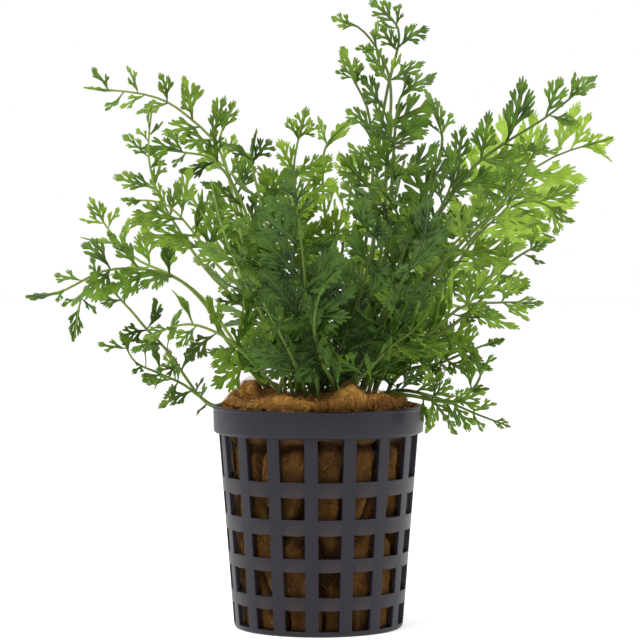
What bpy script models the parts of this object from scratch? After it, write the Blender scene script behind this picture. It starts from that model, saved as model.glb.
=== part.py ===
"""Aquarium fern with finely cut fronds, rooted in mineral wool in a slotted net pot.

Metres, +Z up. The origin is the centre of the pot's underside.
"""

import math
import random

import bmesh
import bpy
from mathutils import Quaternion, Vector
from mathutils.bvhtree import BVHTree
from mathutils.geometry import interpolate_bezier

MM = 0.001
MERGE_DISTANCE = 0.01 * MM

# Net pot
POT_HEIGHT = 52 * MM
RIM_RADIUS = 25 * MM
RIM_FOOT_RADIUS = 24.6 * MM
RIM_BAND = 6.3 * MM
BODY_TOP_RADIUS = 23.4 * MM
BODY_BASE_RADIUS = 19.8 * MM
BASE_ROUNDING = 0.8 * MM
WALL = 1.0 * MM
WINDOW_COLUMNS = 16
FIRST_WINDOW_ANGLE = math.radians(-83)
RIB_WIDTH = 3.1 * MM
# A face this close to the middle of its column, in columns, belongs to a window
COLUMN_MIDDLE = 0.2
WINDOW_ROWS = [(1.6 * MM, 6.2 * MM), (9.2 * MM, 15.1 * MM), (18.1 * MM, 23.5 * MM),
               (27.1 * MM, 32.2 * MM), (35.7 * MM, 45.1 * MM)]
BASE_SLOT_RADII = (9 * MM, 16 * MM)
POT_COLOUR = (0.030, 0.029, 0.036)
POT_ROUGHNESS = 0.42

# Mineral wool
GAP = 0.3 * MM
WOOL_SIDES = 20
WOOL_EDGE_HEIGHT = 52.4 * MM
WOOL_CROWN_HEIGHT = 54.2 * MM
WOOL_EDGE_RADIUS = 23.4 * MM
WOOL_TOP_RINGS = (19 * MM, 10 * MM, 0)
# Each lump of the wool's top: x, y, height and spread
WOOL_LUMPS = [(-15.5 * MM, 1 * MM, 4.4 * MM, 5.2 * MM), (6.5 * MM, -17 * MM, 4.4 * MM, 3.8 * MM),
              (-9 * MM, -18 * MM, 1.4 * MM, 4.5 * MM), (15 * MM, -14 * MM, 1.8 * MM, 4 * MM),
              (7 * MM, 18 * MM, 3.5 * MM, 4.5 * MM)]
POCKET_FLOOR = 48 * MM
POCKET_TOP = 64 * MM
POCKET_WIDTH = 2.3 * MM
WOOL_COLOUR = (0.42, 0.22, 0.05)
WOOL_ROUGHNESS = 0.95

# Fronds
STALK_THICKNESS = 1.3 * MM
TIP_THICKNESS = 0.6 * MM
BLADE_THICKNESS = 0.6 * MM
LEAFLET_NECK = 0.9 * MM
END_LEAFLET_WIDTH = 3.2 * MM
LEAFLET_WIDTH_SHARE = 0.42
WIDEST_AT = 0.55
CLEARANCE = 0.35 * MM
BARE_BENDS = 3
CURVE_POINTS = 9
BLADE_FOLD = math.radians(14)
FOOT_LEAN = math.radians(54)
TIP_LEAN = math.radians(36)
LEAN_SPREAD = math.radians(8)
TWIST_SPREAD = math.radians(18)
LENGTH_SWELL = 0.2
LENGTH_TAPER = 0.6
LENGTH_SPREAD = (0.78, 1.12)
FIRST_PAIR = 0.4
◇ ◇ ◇
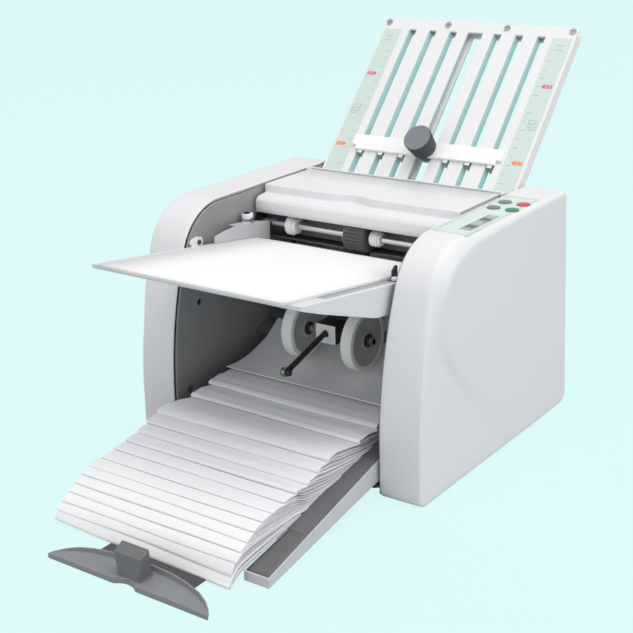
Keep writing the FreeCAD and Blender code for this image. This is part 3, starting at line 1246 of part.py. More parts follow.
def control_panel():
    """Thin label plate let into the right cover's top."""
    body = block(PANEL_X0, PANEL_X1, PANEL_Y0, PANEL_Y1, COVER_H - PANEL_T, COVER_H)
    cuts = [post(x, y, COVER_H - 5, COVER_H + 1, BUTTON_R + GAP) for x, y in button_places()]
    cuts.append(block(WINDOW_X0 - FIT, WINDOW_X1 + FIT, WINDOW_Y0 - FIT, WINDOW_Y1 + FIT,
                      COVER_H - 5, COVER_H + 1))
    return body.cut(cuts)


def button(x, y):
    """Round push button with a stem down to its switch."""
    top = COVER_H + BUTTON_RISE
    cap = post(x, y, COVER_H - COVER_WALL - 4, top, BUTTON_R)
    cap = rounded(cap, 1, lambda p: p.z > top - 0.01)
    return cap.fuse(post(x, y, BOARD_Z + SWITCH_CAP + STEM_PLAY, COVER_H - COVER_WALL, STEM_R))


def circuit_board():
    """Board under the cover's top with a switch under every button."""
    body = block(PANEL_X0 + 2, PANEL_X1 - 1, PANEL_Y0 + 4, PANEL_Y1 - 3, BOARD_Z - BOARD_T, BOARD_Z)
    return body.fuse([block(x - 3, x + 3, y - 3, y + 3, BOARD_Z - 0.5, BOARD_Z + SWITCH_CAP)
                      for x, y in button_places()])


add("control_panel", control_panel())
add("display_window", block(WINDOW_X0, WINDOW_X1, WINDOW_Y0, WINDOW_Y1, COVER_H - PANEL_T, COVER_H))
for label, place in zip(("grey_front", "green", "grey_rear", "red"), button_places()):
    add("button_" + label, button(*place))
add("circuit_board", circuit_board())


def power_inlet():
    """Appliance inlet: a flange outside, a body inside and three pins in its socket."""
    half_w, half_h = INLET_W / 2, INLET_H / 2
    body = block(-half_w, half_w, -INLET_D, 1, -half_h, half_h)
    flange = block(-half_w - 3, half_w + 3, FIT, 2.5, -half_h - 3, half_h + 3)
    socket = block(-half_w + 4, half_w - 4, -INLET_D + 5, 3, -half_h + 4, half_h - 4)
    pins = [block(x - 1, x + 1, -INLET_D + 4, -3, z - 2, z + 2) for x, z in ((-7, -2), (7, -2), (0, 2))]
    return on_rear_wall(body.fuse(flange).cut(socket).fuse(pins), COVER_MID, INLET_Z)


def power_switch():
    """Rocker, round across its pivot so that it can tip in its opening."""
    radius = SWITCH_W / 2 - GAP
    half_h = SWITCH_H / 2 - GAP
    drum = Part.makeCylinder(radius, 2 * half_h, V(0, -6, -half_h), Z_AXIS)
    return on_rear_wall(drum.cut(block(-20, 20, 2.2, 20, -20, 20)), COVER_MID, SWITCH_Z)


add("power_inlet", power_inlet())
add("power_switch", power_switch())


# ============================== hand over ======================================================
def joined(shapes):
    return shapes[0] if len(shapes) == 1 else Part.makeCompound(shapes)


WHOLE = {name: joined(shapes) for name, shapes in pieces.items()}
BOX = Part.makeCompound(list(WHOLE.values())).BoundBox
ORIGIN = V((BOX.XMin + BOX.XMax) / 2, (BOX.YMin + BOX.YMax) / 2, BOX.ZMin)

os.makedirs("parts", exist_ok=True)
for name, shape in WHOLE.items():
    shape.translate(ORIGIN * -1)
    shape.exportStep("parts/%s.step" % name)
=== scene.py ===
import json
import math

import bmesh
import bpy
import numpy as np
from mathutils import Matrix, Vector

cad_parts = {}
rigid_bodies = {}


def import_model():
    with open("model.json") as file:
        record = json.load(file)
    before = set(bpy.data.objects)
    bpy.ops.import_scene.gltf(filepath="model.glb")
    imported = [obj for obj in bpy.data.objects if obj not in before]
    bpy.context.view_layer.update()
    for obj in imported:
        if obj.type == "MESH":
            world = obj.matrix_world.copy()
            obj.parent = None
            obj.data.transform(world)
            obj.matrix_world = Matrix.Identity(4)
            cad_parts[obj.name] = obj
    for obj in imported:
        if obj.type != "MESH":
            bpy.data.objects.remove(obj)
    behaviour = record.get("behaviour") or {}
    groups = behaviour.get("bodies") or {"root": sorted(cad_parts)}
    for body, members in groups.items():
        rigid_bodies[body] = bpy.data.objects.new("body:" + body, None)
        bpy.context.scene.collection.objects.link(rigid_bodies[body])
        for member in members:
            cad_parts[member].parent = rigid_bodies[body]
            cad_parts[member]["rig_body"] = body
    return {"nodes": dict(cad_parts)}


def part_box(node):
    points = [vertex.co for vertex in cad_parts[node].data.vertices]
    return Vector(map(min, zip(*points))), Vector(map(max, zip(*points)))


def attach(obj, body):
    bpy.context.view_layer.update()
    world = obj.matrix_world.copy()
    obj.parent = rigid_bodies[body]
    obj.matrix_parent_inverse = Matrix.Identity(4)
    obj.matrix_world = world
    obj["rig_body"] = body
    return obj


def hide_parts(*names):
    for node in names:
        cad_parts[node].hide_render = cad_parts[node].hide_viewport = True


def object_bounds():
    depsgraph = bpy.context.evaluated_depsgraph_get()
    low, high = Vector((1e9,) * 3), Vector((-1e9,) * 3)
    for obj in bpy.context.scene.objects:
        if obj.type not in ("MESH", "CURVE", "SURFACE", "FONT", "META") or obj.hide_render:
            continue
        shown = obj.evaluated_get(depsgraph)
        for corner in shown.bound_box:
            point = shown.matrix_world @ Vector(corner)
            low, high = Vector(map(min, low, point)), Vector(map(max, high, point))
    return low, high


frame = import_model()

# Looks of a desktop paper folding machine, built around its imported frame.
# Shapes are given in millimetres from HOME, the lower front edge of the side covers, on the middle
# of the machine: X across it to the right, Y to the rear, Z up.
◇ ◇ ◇
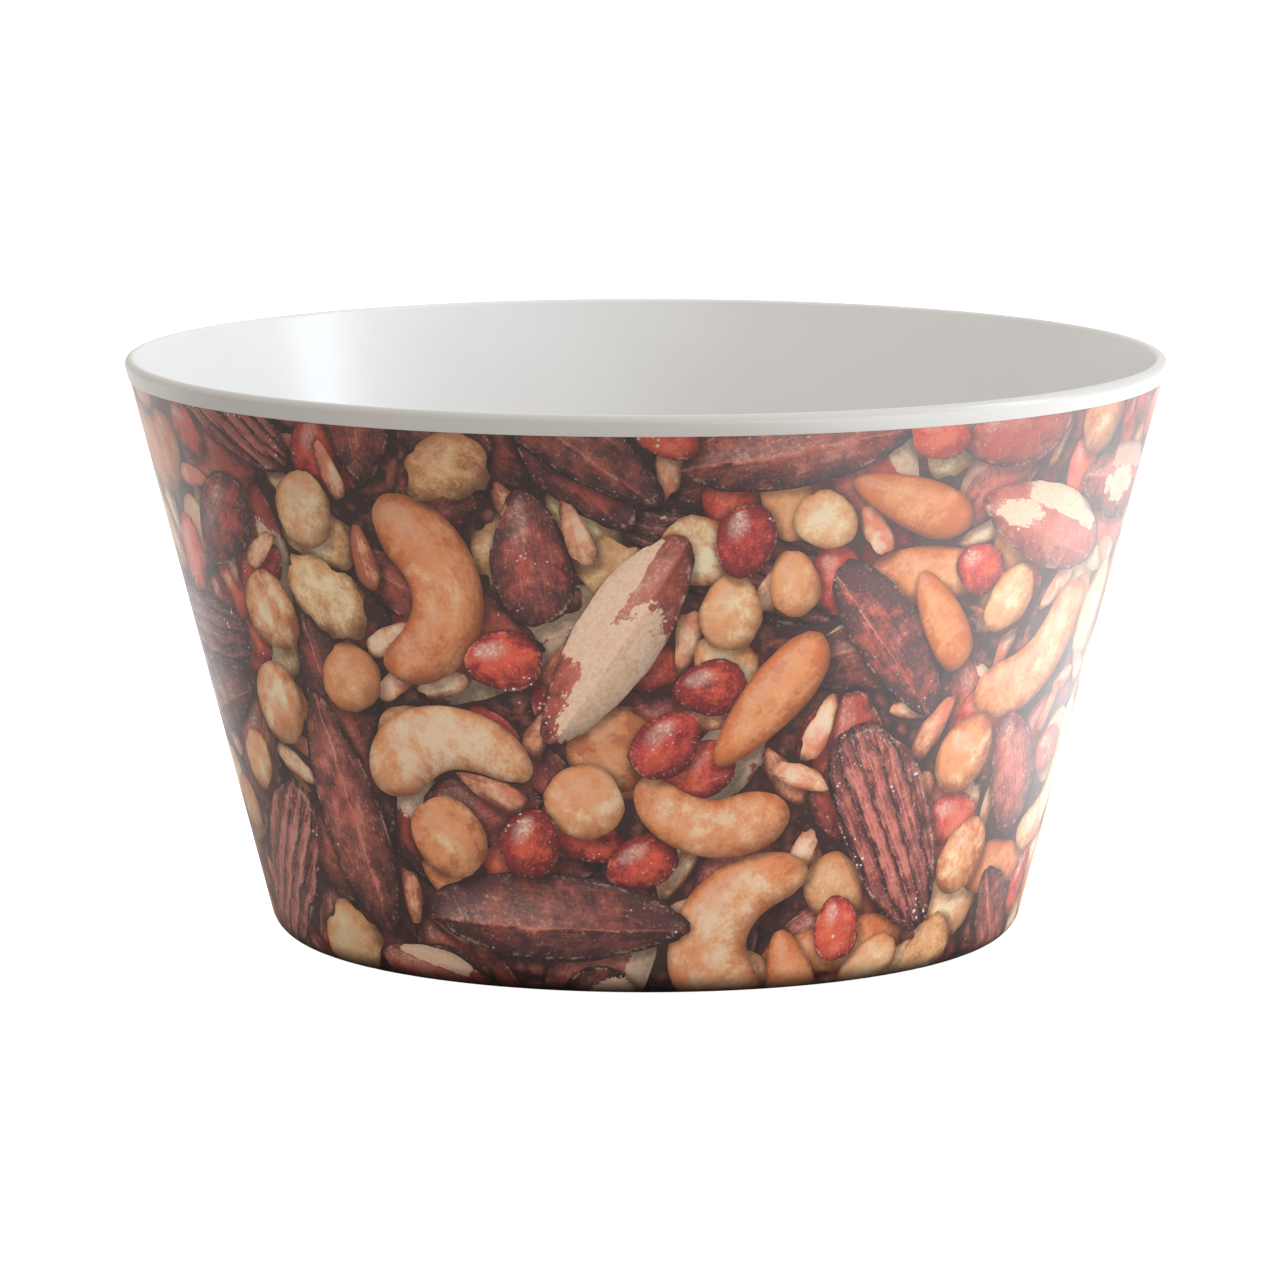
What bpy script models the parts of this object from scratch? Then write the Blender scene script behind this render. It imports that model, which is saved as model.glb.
◇ ◇ ◇
REQUIREMENT →
Transcribe the lines beginning at the one that contains "for name, shapes" and ending at the one that contains "bpy.data.objects.remove(obj)", with nothing added or left out.

OUTPUT →
WHOLE = {name: joined(shapes) for name, shapes in pieces.items()}
BOX = Part.makeCompound(list(WHOLE.values())).BoundBox
ORIGIN = V((BOX.XMin + BOX.XMax) / 2, (BOX.YMin + BOX.YMax) / 2, BOX.ZMin)

os.makedirs("parts", exist_ok=True)
for name, shape in WHOLE.items():
    shape.translate(ORIGIN * -1)
    shape.exportStep("parts/%s.step" % name)
=== scene.py ===
import json
import math

import bmesh
import bpy
import numpy as np
from mathutils import Matrix, Vector

cad_parts = {}
rigid_bodies = {}


def import_model():
    with open("model.json") as file:
        record = json.load(file)
    before = set(bpy.data.objects)
    bpy.ops.import_scene.gltf(filepath="model.glb")
    imported = [obj for obj in bpy.data.objects if obj not in before]
    bpy.context.view_layer.update()
    for obj in imported:
        if obj.type == "MESH":
            world = obj.matrix_world.copy()
            obj.parent = None
            obj.data.transform(world)
            obj.matrix_world = Matrix.Identity(4)
            cad_parts[obj.name] = obj
    for obj in imported:
        if obj.type != "MESH":
            bpy.data.objects.remove(obj)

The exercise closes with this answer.